To make these paintings, Bavington began transliterating musical scores from sound to color. He would create a twelve-hue color wheel, choosing the “tonic” color to taste. He jettisoned modernist ideas about the analogies between colors and emotions (i.e. red means anger) for two reasons, first, because they are wrong and second, because emotion, should it occur in the vicinity of the painting, occurs in the beholder and not in the painting. Having generated a twelve-hue color wheel, Bavington would then translate a rock solo from the twelve-tone musical scale into his equivalent wheel, with appropriate bends. He would translate note lengths into bandwidths, use black for silent rests, indicate octaves by relative brightness, and distinguish legato from staccato by adjusting the degree of blur. These translations were presumed to be just that, arbitrary translations, based on a subliminal belief in the unity of the arts and the possibility that the complex values and intervals created by great guitarists like Duane Allman, Jimi Hendrix, Eric Clapton and Scotty Moore might be translat- ed into a plausible visible equivalent.

From a sketch (or score) like this, Bavington would then paint the painting, adjusting here and there for taste as a guitar player might, but never in an effort to “represent” the song, or the “spirit” of the song, or the “spirit of rock and roll.” The idea was to stop narrative not replicate it, and Bavington’s twelve-hue-to-twelve-tone translation did this by mathematically suppressing complementary colors, as Bridget Riley does. The idea was to translate a piece of music into a painting—to translate a sequence of aural events in which “each part of the composition is presented in a specific order, with a specific duration to a passive listener” into a sequence of visual events before which active viewers may “begin at different points, scan and meander across the canvas, creating their own chronology.” To do otherwise, Bavington felt, would be like painting portraits...and then, by the logic of such things, he began thinking about the Warhol portraits whose palettes he had appropriated. At this point, it seemed right somehow to carry the analogy with Warhol’s method one step further, so he began appending blank, monochrome canvases as pendants to his “palette portraits” as Warhol had done with his portraits Marilyn and Elizabeth Taylor. Appended to chromatic translations of guitar solos, these “blanks” had the effect of fields of reverberation, and the logic of the diptych lead quite naturally to idea of making over-under diptychs of guitar duets, and this led to the idea of “stereo pendants”— of “blank” on either end of the painted solo, like the speakers of a recently obsolete boom-box.

As the transliteration process from music to color became more habitual and nuanced for Bavington, the next rational step, in the artist’s rationale at least, was to begin painting entire songs, carrying the melody all the way out to its conclusion, or stacking the base, treble and, occasionally, the alto clefs atop one another in bright-dark- darker vertical rows. In this format, the music’s narrative aspect began to have the positive benefit of suppressing the grid of stacked bar structures by creating fugal patterning. The relatively simple patterns of the dark, bass clef introduced a new, iterative, chromatic obbligato to the visual mix. The resulting formal complexity reduced the visual demands on the palate. This made quieter colors both viable and more appropriate. The muted colors also lent themselves to diptychs in which a song was juxtaposed with a version of itself in a different color sequence (or key, if you will).

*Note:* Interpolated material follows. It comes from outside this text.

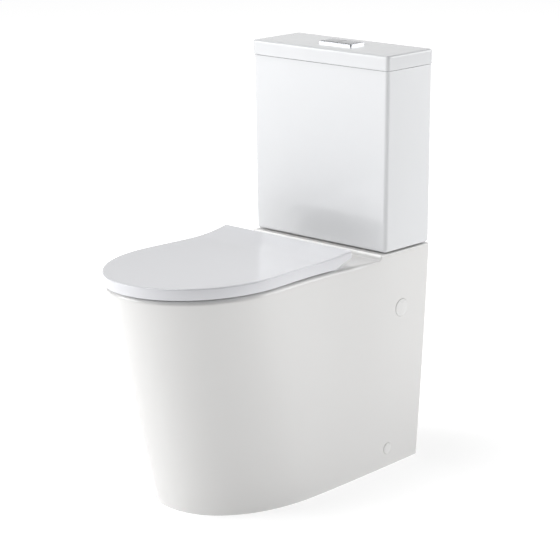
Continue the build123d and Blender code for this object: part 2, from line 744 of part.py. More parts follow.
def hex_nut(x, distance, bottom, thickness, across, bore):
    nut = extrude(RegularPolygon(across, 6), thickness) - Pos(0, 0, thickness / 2) * Cylinder(
        bore, thickness + 2
    )
    return Pos(x, from_wall(distance), bottom) * nut


def washer(x, distance, bottom, thickness, radius, bore):
    outside = rod_z(radius, bottom, bottom + thickness, x, distance)
    return outside - rod_z(bore, bottom - 1, bottom + thickness + 1, x, distance)


def seat_bolt(side):
    x = side * HINGE_SPACING / 2
    return rod_z(BOLT_RADIUS, RIM_HEIGHT - SEAT_BOLT_LENGTH, RIM_HEIGHT, x, HINGE_FROM_WALL)


def seat_washer(side):
    x = side * HINGE_SPACING / 2
    bottom = DECK_UNDERSIDE - WASHER_THICKNESS
    return washer(x, HINGE_FROM_WALL, bottom, WASHER_THICKNESS, NUT_RADIUS + 3, BOLT_RADIUS)


def seat_nut(side):
    x = side * HINGE_SPACING / 2
    bottom = DECK_UNDERSIDE - WASHER_THICKNESS - NUT_THICKNESS
    return hex_nut(x, HINGE_FROM_WALL, bottom, NUT_THICKNESS, NUT_RADIUS, BOLT_RADIUS)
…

Throughout this process, Bavington developed the habit of holding his tongue and holding his hand, of letting the paintings act themselves out within their multiple parameters and come into being un-prettified. Any problem with a painting, it would seem, was presumed to be a problem with the methodology or with the initial selection of a tonic color, so a painting might be replaced, but never retouched. This, for Bavington would be much too modern, and somehow, not fair. As a consequence, each of Bavington’s formats, from the appropriations, to the solos, to the diptychs and triptychs, to the songs has a moment of remission or divagation—in which a format is set aside for the moment. This moment usually occurs when a new adventure presents itself, as it recently did when Bavington fell upon the idea of adding noise (or more specifically shifting volume) to the tone and sequence of the music he was translating. He began painting striped parallelograms and chevrons that infer diminuendos and crescendos by ascending, descending, or both, like the noise of the radio in a passing car. As always, with Bavington’s paintings, the narrative analogy, whether you “get it” or not, is beside the point. All that matters is that there is one, and that the deployment of color, shape and interval has its own internal machinery. There is always logic, in other words, but never a plan, so when I asked him recently, “What comes next?” Bavington shrugged and said vaguely, “Well, Kandinsky, you know, or Mozart, or Coltrane, something like that.”